Вторая интерпретация — социальная: ощущение чуждости языка — это нарушение человеческой солидарности, отсутствие контакта между умирающими и живыми, между теми, кто умирает, и нами, остающимися. Молчание умирающих — отличительная черта и знак смерти, наше молчание — способ обратиться к умершим, а Джордано Бруно (в варианте «не нашел ни единого слова») как раз переходит границу смерти. И в этом состоит «одиночество гибнущих»: язык перформативен, он реализуется только в действии, всякий раз создает «я» и «ты». «Я» не существует без «ты», «ты» и «я» предопределяют друг друга; когда я становлюсь немым, возникает опасность, что я перестану быть «я», то есть субъектом. Та же опасность возникает, когда мне не к кому обратиться.
Джордано Бруно — человек умирающий — молчит, он уже исключен из мира. Его окружают палачи, но это стихотворение не о палачах: умирающие не направляют свое молчание против палачей, до которых их слова доходили бы искаженными в виде просьбы или самоотрицания. (Кстати, в военных стихах Милоша почти нет немцев.) Поэт в этом стихотворении не подхватывает расхожее клише, что единственно возможное геройство — погибнуть с оружием в руках в бою, отвечая насилием на насилие. Здесь героизм заключается в иного рода стойкости: остаться собой в молчании. Это не превращение в объект, потому что у поэта все еще есть голос. Последнее слово, говорит Милош, нас спасает.

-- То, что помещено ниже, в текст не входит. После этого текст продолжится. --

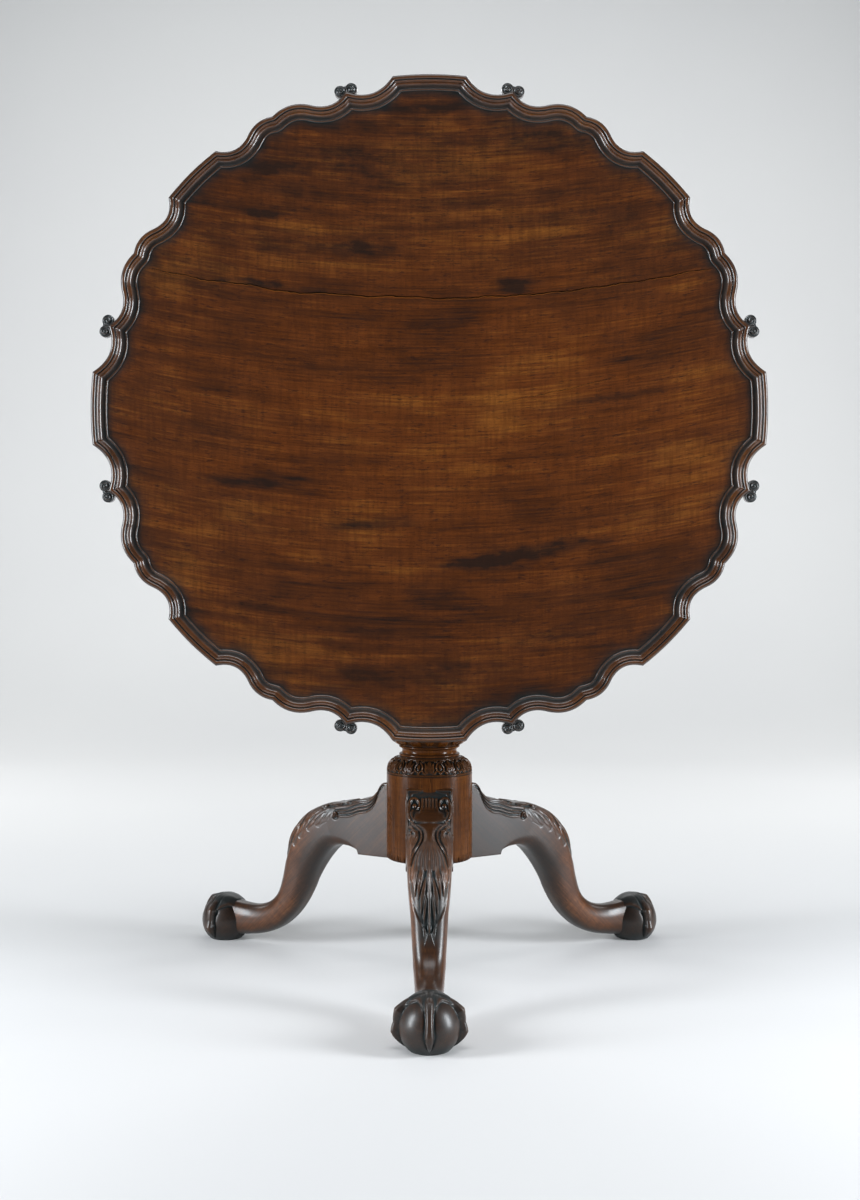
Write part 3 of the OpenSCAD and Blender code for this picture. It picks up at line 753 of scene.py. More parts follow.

Карусель, или Брешь неправдыСмерть Джордано Бруно или повстанцев гетто — это не конец света и даже не пауза в его функционировании. Мир пребывает в чем-то вроде лимба, между смертью и привычной суетой: дела идут своим чередом, умирающим противопоставлена веселая или просто деловитая толпа. Поэт видит себя среди этой толпы, «язык наш уже им чужд», «язык их уже нам чужд» — говорит он, остающийся среди живых. Одиночество умирающих символизирует не только невозможность языкового общения, но и образ карусели. Жизнь течет дальше, мир продолжает вращаться.
Я вспомнил Кампо ди Фьори
В Варшаве, у карусели,
В погожий весенний вечер,
Под звуки польки лихой.
Залпы за стенами гетто
Глушила лихая полька,
И подлетали пары
В весеннюю теплую синь.
Образ карусели, кружащейся у стен охваченного восстанием гетто, не остался без ответа. Не раз можно было услышать, что никакой карусели не было, и хотя стихотворение было написано почти восемьдесят лет тому назад, ее существование отрицают до сих пор. Спор о карусели мог быть одной из причин, по которым Милош не лучшим образом относился к стихотворению «Campo di Fiori». (Другой причиной был декларативный, якобы оптимистический финал.) В своих высказываниях поэт дистанцировался от противопоставления карусели и смерти в гетто, от обобщения, которое из этого противопоставления следовало, а именно что население Варшавы относилось к восстанию в гетто равнодушно. В беседе с Горчинской Милош говорил, что он запомнил такой образ, но знает, что где-то в другом месте в Варшаве сцена могла выглядеть иначе. В коротком тексте «Карусель» поэт написал:
В Пасхальное воскресенье мы ехали с Янкой на Беляны в гости к Ежи Анджеевскому. На площади Красинских трамвай остановился, стоял довольно долго, и я видел вращающуюся цепочную карусель и взлетающие на ней пары. Я также слышал комментарии к тому, что происходило за стеной гетто, вроде: «О, упал». Так что я не выдумал эту сцену (SL, 64–66).
В том же тексте он жалуется и объясняет: «На меня много раз нападали как на автора вымысла, порочащего доброе имя варшавян. […] Однако я ничего не замышлял против веселящейся толпы» (SL, 64–66).